Just a word before we go...Second Sunday of Easter...April 27, 2025 

In our Gospel today we see Thomas’ famous struggle with the resurrection of Jesus. But rather than being an obstacle to belief, it was that very doubt that provided the opening for Jesus to reveal the face of God in a new way, one that set the stage for the gathered disciples to more fully comprehend the mystery of Jesus’ dying and rising.  Thomas recognizes the transformed yet still apparent wounds, as God’s being vulnerable, leading him to proclaim. “My Lord and my God!”  Through his doubt, Thomas was able to discern the deeper reality for those gathered and gave credence to what we proclaimed in the Exultet at the Vigil last Saturday evening, “God’s mighty love is stronger than death!”  

I would suggest that Pope Francis also revealed the face of God in a new way.

There is a story that the pope’s interpretation of the idea that Jesus knocks at the door asking to be admitted to our hearts, as perhaps Jesus knocking for us to come out instead, to join him in the world.  Francis certainly involved himself in the world, revealing the face of God in new ways, as evidenced by the many who have written about Pope Francis in the wake of his death.

Paulist Fr. Mark-David Janus writes that from Francis’ first moments as pope, “we discovered a pope who was one of us, who before he blessed us, asked us to bless him. He taught that we are on a journey of faith together.  He did not force an institution of rules and righteousness on us, he offered us a relationship to the risen Christ, found in Word, Sacrament and Community, a relationship to the Holy Spirit present in us, in people of other faiths and of no faith at all, even in relation to our blue planet.  The lifeblood of all these relationships is listening.  The Holy Father begged us to listen more than we talk.”
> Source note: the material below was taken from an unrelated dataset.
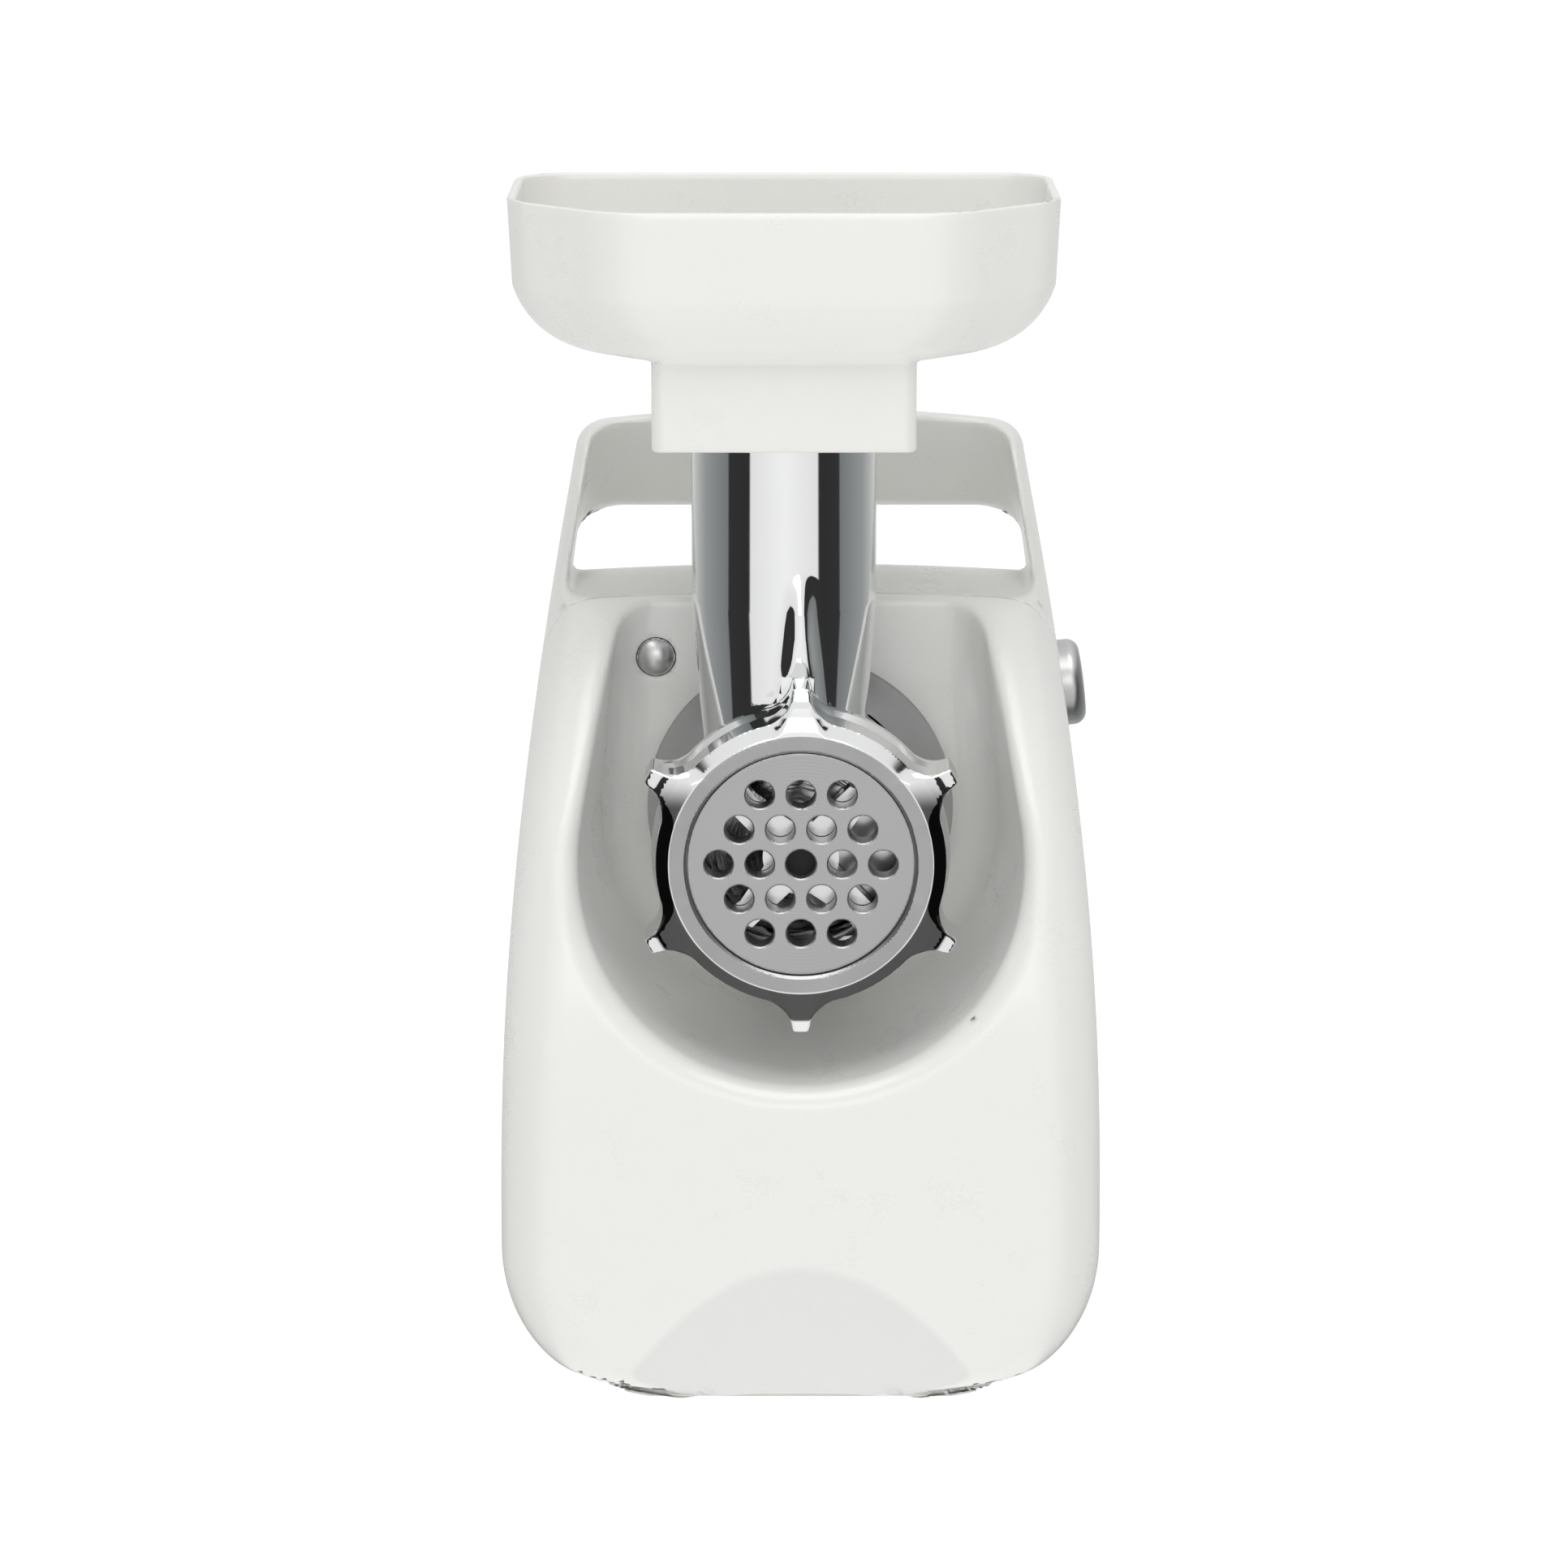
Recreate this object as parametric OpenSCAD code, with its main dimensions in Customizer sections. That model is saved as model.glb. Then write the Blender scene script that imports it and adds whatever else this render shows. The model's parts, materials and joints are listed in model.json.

Closer to home, two of our parishioners have written about Pope Francis: Dr. Tony Cernera remembers Francis as “ a symbol of God’s infinite love for all human beings.”  Modeling humility and moral courage and advocating for refugees, the pope gave example of “moving out of our own isolation and into the reality that we are created for communion with one another and the creation which is our home, as well as the God who created us.”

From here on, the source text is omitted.